▶ Aim of the exercise
Only the lines from the line with "Recreate this object" through the line with "ledge_thickness = 1.2" should be copied, exactly as they appear, with both ends kept.

▶ Record set
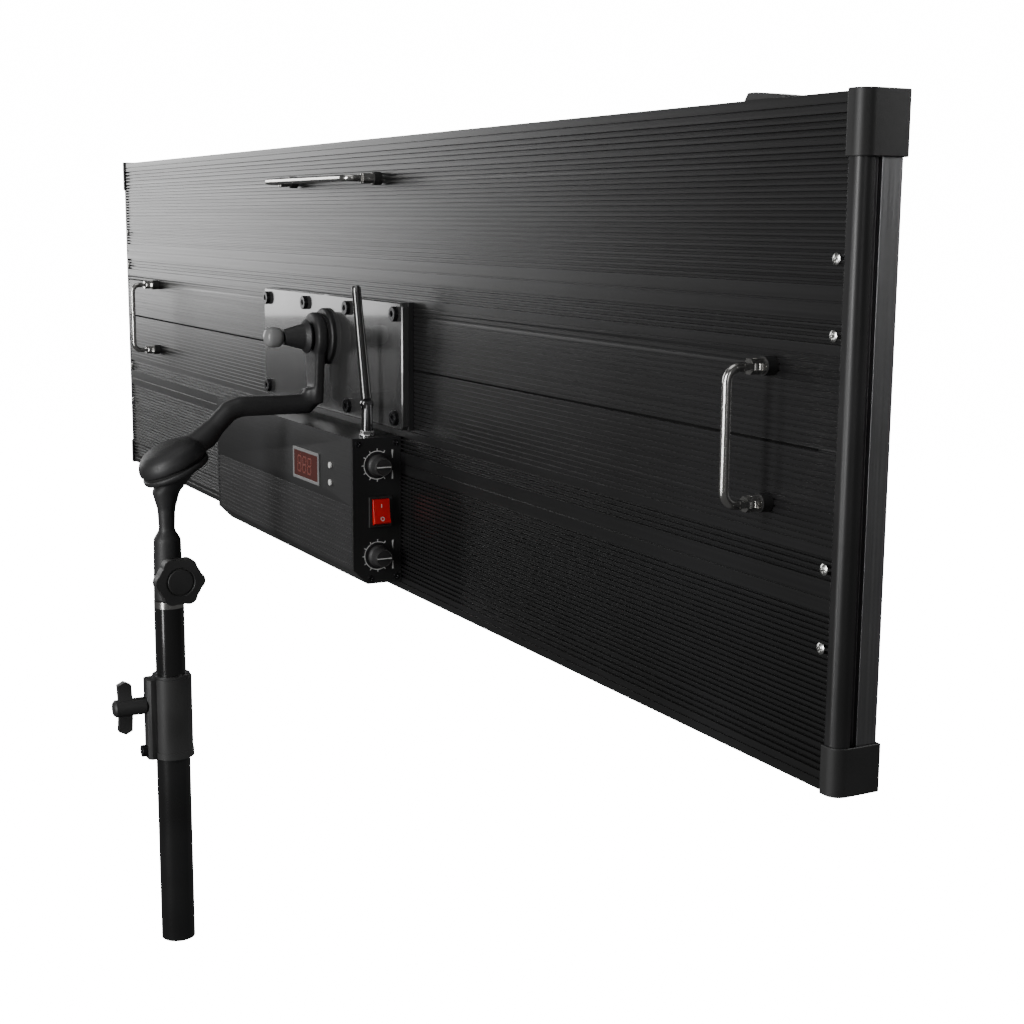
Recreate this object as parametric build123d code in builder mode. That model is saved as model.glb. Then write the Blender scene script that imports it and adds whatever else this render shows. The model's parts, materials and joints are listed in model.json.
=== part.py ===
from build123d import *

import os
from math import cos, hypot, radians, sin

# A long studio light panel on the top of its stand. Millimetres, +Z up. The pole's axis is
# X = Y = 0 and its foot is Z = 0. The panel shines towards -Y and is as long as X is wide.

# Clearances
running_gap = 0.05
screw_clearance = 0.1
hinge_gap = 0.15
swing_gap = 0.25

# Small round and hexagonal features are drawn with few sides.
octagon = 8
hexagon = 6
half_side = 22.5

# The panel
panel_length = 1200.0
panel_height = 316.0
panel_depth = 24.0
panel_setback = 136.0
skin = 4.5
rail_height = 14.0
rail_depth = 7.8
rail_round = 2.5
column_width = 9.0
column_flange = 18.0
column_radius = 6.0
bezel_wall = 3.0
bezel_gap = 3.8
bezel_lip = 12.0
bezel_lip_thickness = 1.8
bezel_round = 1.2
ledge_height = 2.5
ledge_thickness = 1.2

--

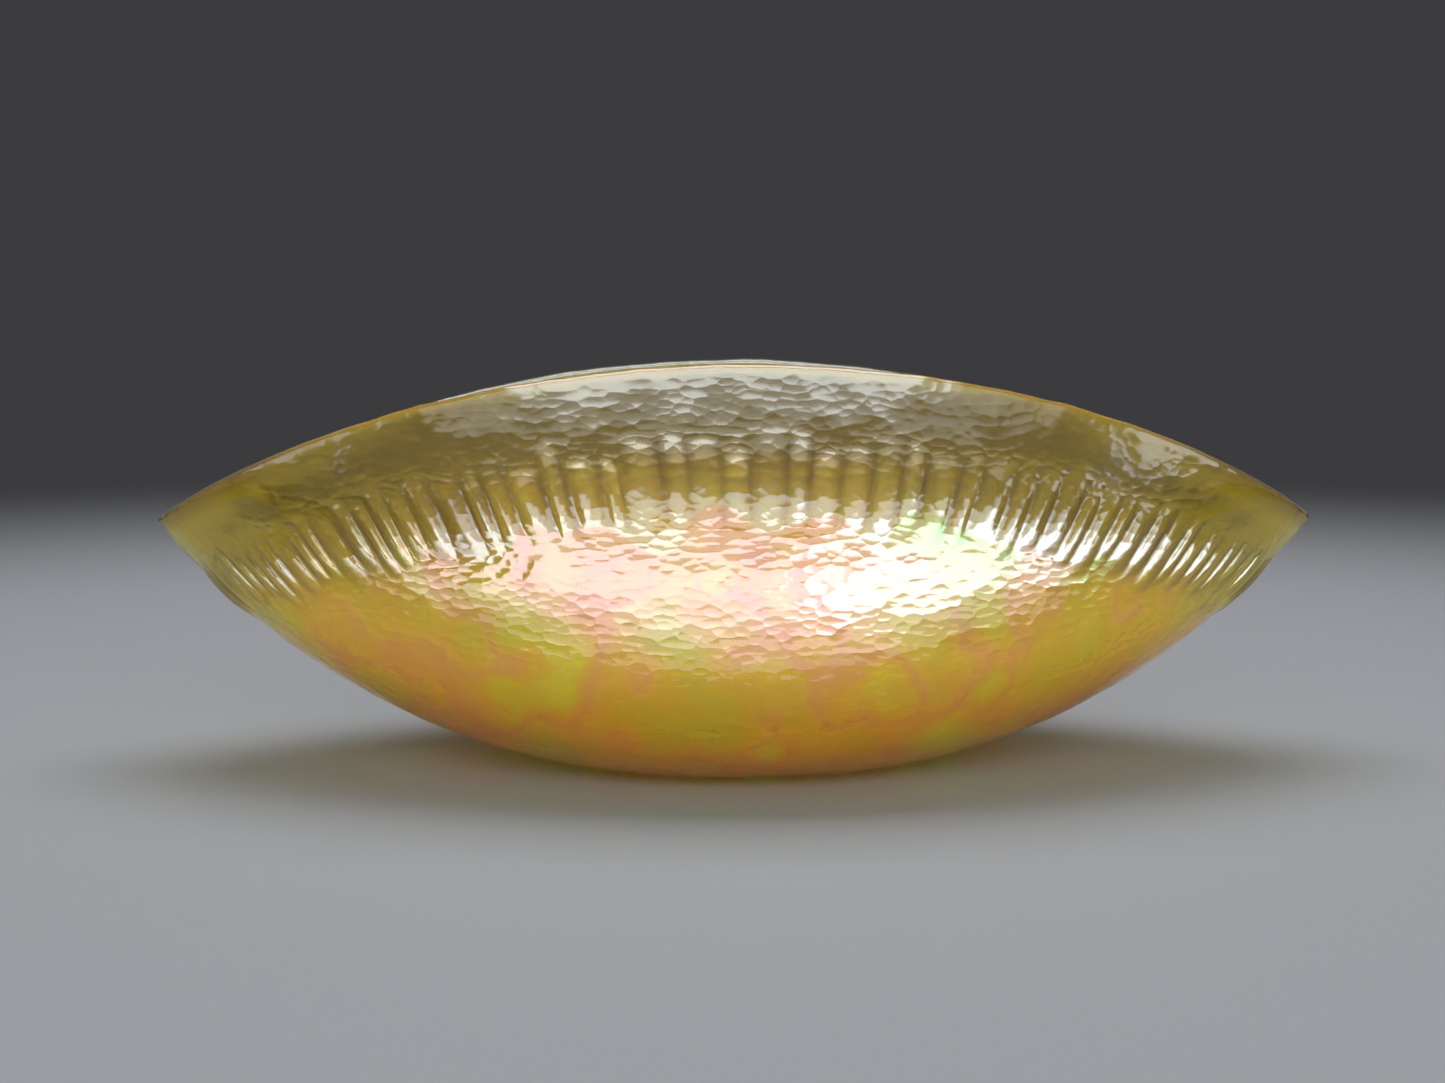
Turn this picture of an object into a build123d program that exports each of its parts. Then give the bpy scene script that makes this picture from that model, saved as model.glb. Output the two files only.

==

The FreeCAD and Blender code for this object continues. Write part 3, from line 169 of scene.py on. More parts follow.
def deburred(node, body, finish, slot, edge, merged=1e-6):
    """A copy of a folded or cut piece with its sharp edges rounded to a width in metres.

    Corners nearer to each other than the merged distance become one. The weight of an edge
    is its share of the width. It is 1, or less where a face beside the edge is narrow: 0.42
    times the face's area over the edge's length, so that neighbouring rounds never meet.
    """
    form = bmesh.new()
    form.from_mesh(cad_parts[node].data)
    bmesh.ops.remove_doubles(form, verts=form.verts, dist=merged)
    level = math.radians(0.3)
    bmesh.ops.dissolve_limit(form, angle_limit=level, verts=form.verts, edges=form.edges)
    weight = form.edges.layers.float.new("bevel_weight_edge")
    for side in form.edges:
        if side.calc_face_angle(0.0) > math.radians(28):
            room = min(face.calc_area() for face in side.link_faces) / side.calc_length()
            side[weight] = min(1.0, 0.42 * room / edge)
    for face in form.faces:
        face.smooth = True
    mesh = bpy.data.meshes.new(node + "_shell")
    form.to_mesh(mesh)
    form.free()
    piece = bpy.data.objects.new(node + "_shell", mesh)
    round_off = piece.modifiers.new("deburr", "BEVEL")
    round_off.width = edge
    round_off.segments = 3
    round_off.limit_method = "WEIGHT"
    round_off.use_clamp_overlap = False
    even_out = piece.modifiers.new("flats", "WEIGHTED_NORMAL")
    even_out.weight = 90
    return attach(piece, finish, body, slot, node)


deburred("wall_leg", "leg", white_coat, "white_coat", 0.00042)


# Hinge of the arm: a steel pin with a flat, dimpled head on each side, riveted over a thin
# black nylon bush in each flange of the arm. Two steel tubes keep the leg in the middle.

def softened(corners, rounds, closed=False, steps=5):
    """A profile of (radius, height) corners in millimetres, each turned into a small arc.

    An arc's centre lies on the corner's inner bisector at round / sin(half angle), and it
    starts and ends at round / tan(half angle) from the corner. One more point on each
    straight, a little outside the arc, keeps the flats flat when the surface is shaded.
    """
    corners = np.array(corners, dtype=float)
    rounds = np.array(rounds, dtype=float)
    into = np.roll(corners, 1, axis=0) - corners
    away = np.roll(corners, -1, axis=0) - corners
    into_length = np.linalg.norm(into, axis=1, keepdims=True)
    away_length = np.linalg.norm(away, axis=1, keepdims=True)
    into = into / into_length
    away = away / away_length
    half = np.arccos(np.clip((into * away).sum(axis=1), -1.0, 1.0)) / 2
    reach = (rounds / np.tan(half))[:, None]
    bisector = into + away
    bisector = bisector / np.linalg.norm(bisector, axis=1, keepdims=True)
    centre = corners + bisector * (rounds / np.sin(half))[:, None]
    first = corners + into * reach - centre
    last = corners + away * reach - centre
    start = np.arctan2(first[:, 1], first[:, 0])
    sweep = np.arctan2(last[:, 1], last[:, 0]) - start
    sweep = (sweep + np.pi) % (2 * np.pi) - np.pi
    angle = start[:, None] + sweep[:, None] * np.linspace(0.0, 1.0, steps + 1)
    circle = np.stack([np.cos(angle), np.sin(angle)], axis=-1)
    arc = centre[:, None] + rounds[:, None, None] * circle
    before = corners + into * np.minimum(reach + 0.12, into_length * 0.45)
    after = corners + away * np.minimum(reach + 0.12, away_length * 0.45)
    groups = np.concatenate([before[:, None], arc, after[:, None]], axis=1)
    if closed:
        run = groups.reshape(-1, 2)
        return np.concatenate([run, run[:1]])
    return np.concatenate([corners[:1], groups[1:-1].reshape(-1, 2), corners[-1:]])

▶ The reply
Recreate this object as parametric build123d code in builder mode. That model is saved as model.glb. Then write the Blender scene script that imports it and adds whatever else this render shows. The model's parts, materials and joints are listed in model.json.
=== part.py ===
from build123d import *

import os
from math import cos, hypot, radians, sin

# A long studio light panel on the top of its stand. Millimetres, +Z up. The pole's axis is
# X = Y = 0 and its foot is Z = 0. The panel shines towards -Y and is as long as X is wide.

# Clearances
running_gap = 0.05
screw_clearance = 0.1
hinge_gap = 0.15
swing_gap = 0.25

# Small round and hexagonal features are drawn with few sides.
octagon = 8
hexagon = 6
half_side = 22.5

# The panel
panel_length = 1200.0
panel_height = 316.0
panel_depth = 24.0
panel_setback = 136.0
skin = 4.5
rail_height = 14.0
rail_depth = 7.8
rail_round = 2.5
column_width = 9.0
column_flange = 18.0
column_radius = 6.0
bezel_wall = 3.0
bezel_gap = 3.8
bezel_lip = 12.0
bezel_lip_thickness = 1.8
bezel_round = 1.2
ledge_height = 2.5
ledge_thickness = 1.2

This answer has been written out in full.